▸ **Required task**
Transcribe only the lines from the line with "9, LEFT_LEG_BOTTOM), 17.0)" through the line with "if empty is", exactly, counting both of those lines as part of the stretch.

+-------+

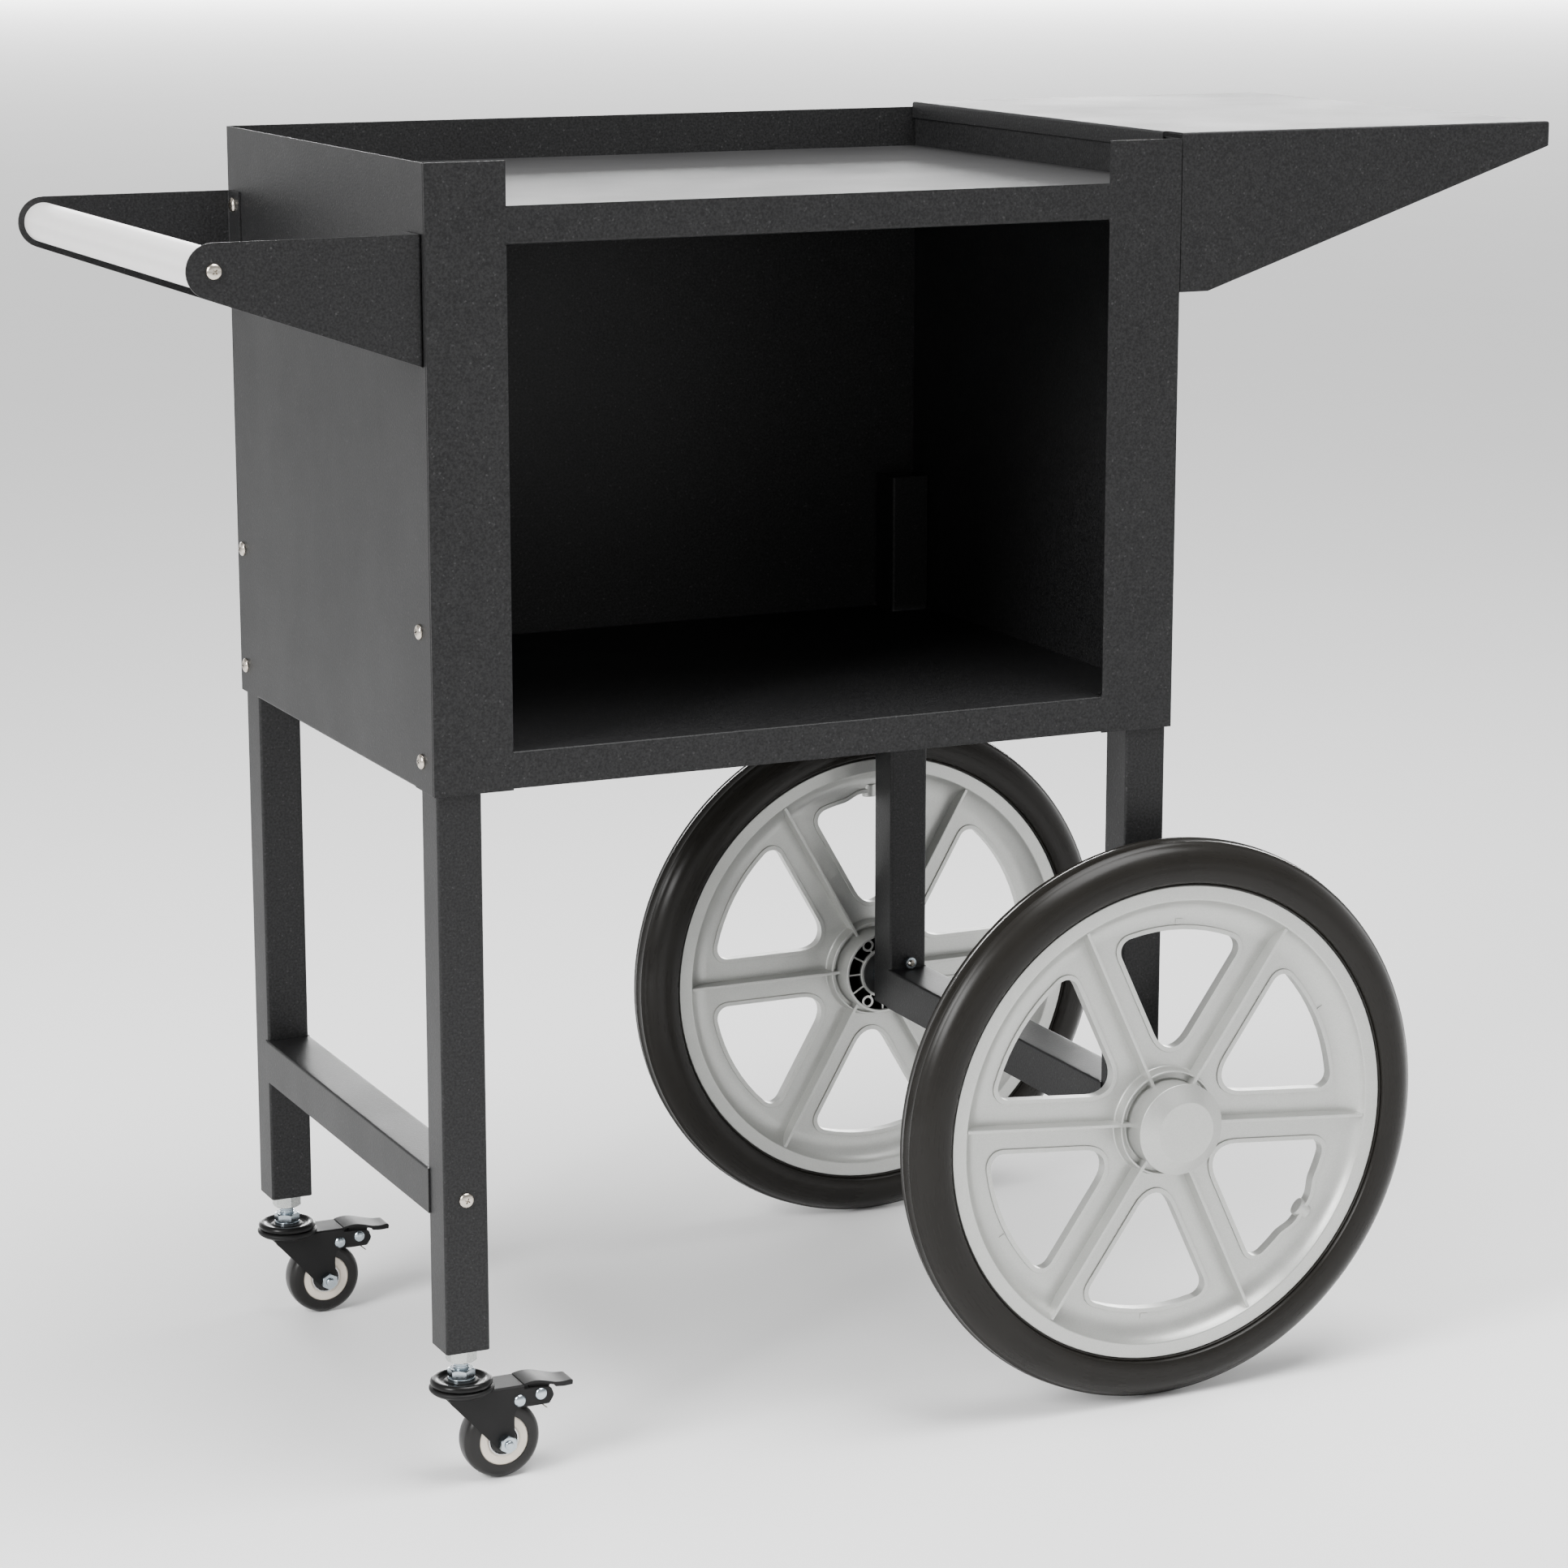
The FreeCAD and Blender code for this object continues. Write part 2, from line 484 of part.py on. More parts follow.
def placed_wheel(shape, end):
    """Puts a wheel piece on its end of the axle, with its outer face outwards."""
    if end == "front":
        return moved(shape, WHEEL_X, MID_DEPTH - WHEEL_OFFSET, WHEEL_RADIUS)
    return moved(mirrored(shape, 0), WHEEL_X, MID_DEPTH + WHEEL_OFFSET, WHEEL_RADIUS)


def on_axle(limits, radius):
    """A ring or bar on the axle, and its twin at the other end. Limits count from the wheel."""
    ring = rod("y", (0, 0), limits, radius).cut(rod("y", (0, 0), limits, AXLE_RADIUS))
    return placed_wheel(ring, "front"), placed_wheel(ring, "back")


# ---- swivel casters, modelled with the stem on the z axis and the wheel towards +x ----
def fork():
    """The fork: a ball race plate on top, two cheeks that carry the wheel, and arms for the pedal."""
    axle = (CASTER_TRAIL, CASTER_RADIUS)
    cheek_corners = [
        (-13, 58.2), (-10, 52.4), (19.0, 20.6), (24, 18.6), (30.0, 24.0), (29, 40), (32, 44.8),
        (40, 46.3), (53.7, 46.3), (56, 51), (51, 56.5), (36, 57.6), (36, 60), (-13, 60),
    ]
    cheeks = []
    for y in ((-FORK_INNER - FORK_PLATE, -FORK_INNER), (FORK_INNER, FORK_INNER + FORK_PLATE)):
        cheek = plate_xz(cheek_corners, y).fuse(rod("y", axle, y, 6.2))
        cheeks.append(bored(cheek, "y", axle, (y[0] - 1, y[1] + 1), CASTER_BOLT_RADIUS))
    width = FORK_INNER + FORK_PLATE
    cover = box((-13, 36), (-width, width), (58.2, 60.0))
    race = turned_upright([(5, 59.1), (18.6, 59.1), (20, 60.3), (20, 61.4), (19, 62.3), (15.6, 62.3),
                           (15.2, 61.1), (5, 61.1)], 0, 0)
    body = fused([cover, race] + cheeks)
    body = bored(body, "z", (0, 0), (50, 70), STEM_RADIUS + 0.3)
    return bored(body, "y", PEDAL_PIVOT, (-20, 20), 2.0)


def pedal():
    """The brake pedal: a wavy tread plate on two cheeks that turn on the pivot rivet."""
    top = [(36.6, 60.4), (41, 61.4), (48, 61.2), (55, 59.2), (62, 57.0), (71, 56.6)]
    under = [(px, pz - 1.8) for px, pz in reversed(top)]
    tread = plate_xz(top + under, (-10.6, 10.6))
    lip = box((69.4, 71.0), (-8.5, 8.5), (53.6, 56.6))
    cheek_corners = [(41, 60.2), (55, 58.4), (51.5, 48.4), (44.5, 48.0), (41, 52)]
    pieces = [tread, lip]
    for y in ((-9.2, -7.6), (7.6, 9.2)):
        pieces.append(bored(plate_xz(cheek_corners, y), "y", PEDAL_PIVOT, (-20, 20), 2.05))
    return fused(pieces)


def rivets():
    """The pedal's pivot rivet, and the two short rivets that hold the brake spring."""
    outer = FORK_INNER + FORK_PLATE
    pin = rod("y", PEDAL_PIVOT, (-outer, outer), 2.0)
    heads = [rod("y", PEDAL_PIVOT, sorted((s * outer, s * (outer + 1.6))), 3.9) for s in (-1, 1)]
    pivot = fused([pin] + heads)
    short = []
    for s in (-1, 1):
        short.append(rod("y", (33.5, 50.6), sorted((s * outer, s * (outer + 1.6))), 3.9))
    return [pivot] + short


def brake_spring():
    """The leaf that the pedal presses on the wheel, with its bent tip showing under the arms."""
    top = [(37.5, 52.6), (43, 48.4), (51.6, 39.4)]
    under = [(px - 0.8, pz - 0.5) for px, pz in reversed(top)]
    leaf = plate_xz(top + under, (-3, 3))
    bar = box((34.5, 38.0), (-FORK_INNER, FORK_INNER), (51.8, 53.0))
    return fused([leaf, bar])


def ball(angle):
    centre = FreeCAD.Vector(12.6 * math.cos(angle), 12.6 * math.sin(angle), 62.6)
    return Part.makeSphere(1.45, centre)


def upper_race():
    """The fixed ring over the balls, dished round the stem."""
    return turned_upright([(STEM_RADIUS, 64.3), (15.4, 64.3), (15.6, 62.8), (18, 62.8), (19, 63.8),
                           (19, 65.2), (17.6, 66.8), (15, 66.8), (13, 65.9), (STEM_RADIUS, 65.9)], 0, 0)


def caster_stem():
    """The threaded stem: hex collar on the race, riveted over under the fork."""
    collar = hexagon("z", (0, 0), (67.6, 73.4), 15.0)
    return fused([
        rod("z", (0, 0), (55.4, LEFT_LEG_BOTTOM + 14), STEM_RADIUS), collar,
        rod("z", (0, 0), (65.9, 67.6), 8.4), rod("z", (0, 0), (55.4, 57.8), 7.2),
    ])


def caster_tread():
    half, outer = CASTER_HALF_WIDTH, CASTER_RADIUS
    return turned([
        (CASTER_HUB_RADIUS, -half), (outer - 4, -half), (outer - 1, -half + 2), (outer, -half + 5),
        (outer, half - 5), (outer - 1, half - 2), (outer - 4, half), (CASTER_HUB_RADIUS, half),
    ])


def caster_hub():
    half = CASTER_HALF_WIDTH - 0.4
    return turned([(CASTER_BEARING_RADIUS, -half), (CASTER_HUB_RADIUS, -half), (CASTER_HUB_RADIUS, half),
                   (CASTER_BEARING_RADIUS, half)])


def caster_bearing(side):
    half = CASTER_HALF_WIDTH - 0.6
    limits = sorted((side * half, side * (half - 6)))
    outer = rod("y", (0, 0), limits, CASTER_BEARING_RADIUS)
    return outer.cut(rod("y", (0, 0), limits, CASTER_BOLT_RADIUS + RUNNING_CLEARANCE))


def axle_bolt():
    """The caster's axle bolt, with its head on the back cheek."""
    outer = FORK_INNER + FORK_PLATE
    axle = (CASTER_TRAIL, CASTER_RADIUS)
    return fused([rod("y", axle, (-outer - 7.5, outer), CASTER_BOLT_RADIUS),
                  hexagon("y", axle, (outer, outer + 4), 10.0)])


def axle_nut():
    outer = FORK_INNER + FORK_PLATE
    axle = (CASTER_TRAIL, CASTER_RADIUS)
    return hexagon("y", axle, (-outer - 5.5, -outer), 10.0).cut(
        rod("y", axle, (-outer - 6, -outer + 1), CASTER_BOLT_RADIUS))


def at_stem(shape, end):
    return moved(shape, LEG_X["left"] + LEG_WIDTH / 2, LEG_Y[end] + LEG_DEPTH / 2, 0)


def at_caster_axle(shape, end):
    return at_stem(moved(shape, CASTER_TRAIL, 0, CASTER_RADIUS), end)


# ---- write the sub-parts ----
os.makedirs("parts", exist_ok=True)

for side in ("left", "right"):
    save(side + "_side_panel", side_panel(side))
    save(side + "_crossbar", crossbar(side))
    for end in ("front", "back"):
        save(end + "_" + side + "_leg", leg(side, end))
save("back_panel", back_panel())
save("front_frame", front_frame())
save("tray_plate", tray_plate())
save("cabinet_floor", cabinet_floor())
save("side_shelf", side_shelf())
save("front_handle_bracket", handle_bracket())
save("back_handle_bracket", mirrored(handle_bracket(), MID_DEPTH))
save("handle_tube", handle_tube())
save("handle_end_plugs", handle_end_plug(), mirrored(handle_end_plug(), MID_DEPTH))

handle_screw = screw("y", (-HANDLE_REACH, HANDLE_HEIGHT), BRACKET_INSET, -1, 14)
save("handle_screws", handle_screw, mirrored(handle_screw, MID_DEPTH))
save("bracket_screws", *[screw("x", (y, z), -BRACKET_PLATE, -1, 9)
                         for y in bracket_screw_ys() for z in BRACKET_SCREW_Z])
save("shelf_screws", *[screw("x", (y, z), CABINET_WIDTH + 0.4 + SHEET, 1, 9)
                       for y in shelf_screw_ys() for z in SHELF_SCREW_Z])

panel_screws, frame_nuts = [], []
for y in PANEL_SCREW_Y.values():
    for z in PANEL_SCREW_Z:
        panel_screws.append(screw("x", (y, z), 0, -1, 9))
        panel_screws.append(screw("x", (y, z), CABINET_WIDTH, 1, 9))
        frame_nuts.append(round_nut("x", (y, z), LEG_INSET + SHEET, 1))
        frame_nuts.append(round_nut("x", (y, z), CABINET_WIDTH - LEG_INSET - SHEET, -1))
for y in bracket_screw_ys():
    for z in BRACKET_SCREW_Z:
        frame_nuts.append(round_nut("x", (y, z), SHEET, 1))
for y in shelf_screw_ys():
    for z in SHELF_SCREW_Z:
        frame_nuts.append(round_nut("x", (y, z), CABINET_WIDTH - SHEET, -1))
save("panel_screws", *panel_screws)
save("frame_nuts", *frame_nuts)

save("leg_foot_plates", *[leg_foot_plate(end) for end in ("front", "back")])
ends = [(side, end) for side in ("left", "right") for end in ("front", "back")]
save("crossbar_screws", *[crossbar_screw(side, end) for side, end in ends])
save("crossbar_nuts", *[crossbar_nut(side, end) for side, end in ends])

axle_half = WHEEL_OFFSET + 28.5
save("axle", rod("y", (WHEEL_X, WHEEL_RADIUS), (MID_DEPTH - axle_half, MID_DEPTH + axle_half), AXLE_RADIUS))
leg_face = WHEEL_OFFSET - MID_DEPTH + LEG_INSET
save("axle_collars", *on_axle((26.8, leg_face), 10.0))
save("axle_washers", *on_axle((-17.3, -15.8), 12.0))
lock_nut = hexagon("y", (0, 0), (-27.3, -17.3), 19.0).cut(rod("y", (0, 0), (-28, -17), AXLE_RADIUS))
save("axle_lock_nuts", placed_wheel(lock_nut, "front"), placed_wheel(lock_nut, "back"))

for end, first_rib in (("front", math.radians(-5)), ("back", 0.0)):
    save(end + "_wheel_rim", placed_wheel(wheel_rim(first_rib), end))
    save(end + "_wheel_tyre", placed_wheel(wheel_tyre(), end))
    save(end + "_hub_cap", placed_wheel(hub_cap(), end))
    save(end + "_wheel_bushes", *[placed_wheel(wheel_bush(y), end) for y in (-14.0, 25.0)])

stem_nut = hexagon("z", (0, 0), (LEFT_LEG_BOTTOM - 9, LEFT_LEG_BOTTOM), 17.0)
stem_nut = bored(stem_nut, "z", (0, 0), (LEFT_LEG_BOTTOM - 10, LEFT_LEG_BOTTOM + 1), STEM_RADIUS)
save("caster_lock_nuts", *[at_stem(stem_nut, end) for end in ("front", "back")])
save("caster_stems", *[at_stem(caster_stem(), end) for end in ("front", "back")])
save("caster_upper_races", *[at_stem(upper_race(), end) for end in ("front", "back")])

for end in ("front", "back"):
    save(end + "_caster_fork", at_stem(fork(), end))
    save(end + "_swivel_balls", *[at_stem(ball(math.radians(30 * step)), end) for step in range(12)])
    save(end + "_caster_rivets", *[at_stem(rivet, end) for rivet in rivets()])
    save(end + "_brake_spring", at_stem(brake_spring(), end))
    save(end + "_caster_bolt", at_stem(axle_bolt(), end))
    save(end + "_caster_bolt_nut", at_stem(axle_nut(), end))
    save(end + "_brake_pedal", at_stem(pedal(), end))
    save(end + "_caster_tread", at_caster_axle(caster_tread(), end))
    save(end + "_caster_hub", at_caster_axle(caster_hub(), end))
    save(end + "_caster_bearings", *[at_caster_axle(caster_bearing(side), end) for side in (-1, 1)])
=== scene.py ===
"""Popcorn cart: the finished look of every piece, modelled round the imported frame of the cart."""
import logging
import math
from collections.abc import Callable, Iterable, Sequence
from dataclasses import dataclass
from enum import Enum
from typing import NamedTuple

import bmesh
import bpy
from bpy.types import Material, Node, NodeSocket, Object
from mathutils import Euler, Matrix, Vector


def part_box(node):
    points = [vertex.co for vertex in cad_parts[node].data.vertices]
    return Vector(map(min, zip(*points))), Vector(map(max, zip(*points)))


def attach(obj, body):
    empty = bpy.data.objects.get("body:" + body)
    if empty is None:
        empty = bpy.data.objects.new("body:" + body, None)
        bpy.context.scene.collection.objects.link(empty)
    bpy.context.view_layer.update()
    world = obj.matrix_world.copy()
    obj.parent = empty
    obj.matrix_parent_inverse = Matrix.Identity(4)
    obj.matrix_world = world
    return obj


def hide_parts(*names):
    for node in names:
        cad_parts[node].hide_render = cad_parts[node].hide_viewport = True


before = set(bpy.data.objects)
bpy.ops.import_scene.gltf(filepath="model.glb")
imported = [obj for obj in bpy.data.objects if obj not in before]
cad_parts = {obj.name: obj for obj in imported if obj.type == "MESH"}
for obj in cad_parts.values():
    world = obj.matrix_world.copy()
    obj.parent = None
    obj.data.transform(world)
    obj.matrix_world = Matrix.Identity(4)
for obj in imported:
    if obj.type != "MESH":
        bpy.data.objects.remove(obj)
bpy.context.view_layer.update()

LOG = logging.getLogger("popcorn_cart")
MM = 0.001
TINY = 0.02 * MM
FULL_TURN = 2 * math.pi
Triple = tuple[float, float, float]
Value = float | Triple | tuple[float, float, float, float]


# ---------------------------------------------------------------- finishes
class Wire:
    """A value that runs through a material, ready for sums."""

    def __init__(self, mixer: "Mixer", socket: NodeSocket) -> None:
        """Wraps one output socket.

        Args:
            mixer: the material that the socket is part of.
            socket: the output socket.
        """
        self.mixer = mixer
        self.socket = socket

    def _math(self, operation: str, first: "Wire | float", second: "Wire | float") -> "Wire":
        """Adds a Math node and gives its result."""
        return self.mixer.node("ShaderNodeMath", {"operation": operation}, {0: first, 1: second})

    def __add__(self, other: "Wire | float") -> "Wire":
        """The sum with another value."""
        return self._math("ADD", self, other)

    def __sub__(self, other: "Wire | float") -> "Wire":
        """The difference from another value."""
        return self._math("SUBTRACT", self, other)

    def __rsub__(self, other: float) -> "Wire":
        """A number less this value."""
        return self._math("SUBTRACT", other, self)

    def __mul__(self, other: "Wire | float") -> "Wire":
        """The product with another value."""
        return self._math("MULTIPLY", self, other)

    def above(self, limit: float) -> "Wire":
        """One where the value passes the limit, and nought elsewhere."""
        return self._math("GREATER_THAN", self, limit)

    def below(self, limit: float) -> "Wire":
        """One where the value stays under the limit, and nought elsewhere."""
        return self._math("LESS_THAN", self, limit)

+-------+

▸ **The answer**
stem_nut = hexagon("z", (0, 0), (LEFT_LEG_BOTTOM - 9, LEFT_LEG_BOTTOM), 17.0)
stem_nut = bored(stem_nut, "z", (0, 0), (LEFT_LEG_BOTTOM - 10, LEFT_LEG_BOTTOM + 1), STEM_RADIUS)
save("caster_lock_nuts", *[at_stem(stem_nut, end) for end in ("front", "back")])
save("caster_stems", *[at_stem(caster_stem(), end) for end in ("front", "back")])
save("caster_upper_races", *[at_stem(upper_race(), end) for end in ("front", "back")])

for end in ("front", "back"):
    save(end + "_caster_fork", at_stem(fork(), end))
    save(end + "_swivel_balls", *[at_stem(ball(math.radians(30 * step)), end) for step in range(12)])
    save(end + "_caster_rivets", *[at_stem(rivet, end) for rivet in rivets()])
    save(end + "_brake_spring", at_stem(brake_spring(), end))
    save(end + "_caster_bolt", at_stem(axle_bolt(), end))
    save(end + "_caster_bolt_nut", at_stem(axle_nut(), end))
    save(end + "_brake_pedal", at_stem(pedal(), end))
    save(end + "_caster_tread", at_caster_axle(caster_tread(), end))
    save(end + "_caster_hub", at_caster_axle(caster_hub(), end))
    save(end + "_caster_bearings", *[at_caster_axle(caster_bearing(side), end) for side in (-1, 1)])
=== scene.py ===
"""Popcorn cart: the finished look of every piece, modelled round the imported frame of the cart."""
import logging
import math
from collections.abc import Callable, Iterable, Sequence
from dataclasses import dataclass
from enum import Enum
from typing import NamedTuple

import bmesh
import bpy
from bpy.types import Material, Node, NodeSocket, Object
from mathutils import Euler, Matrix, Vector


def part_box(node):
    points = [vertex.co for vertex in cad_parts[node].data.vertices]
    return Vector(map(min, zip(*points))), Vector(map(max, zip(*points)))


def attach(obj, body):
    empty = bpy.data.objects.get("body:" + body)
    if empty is None:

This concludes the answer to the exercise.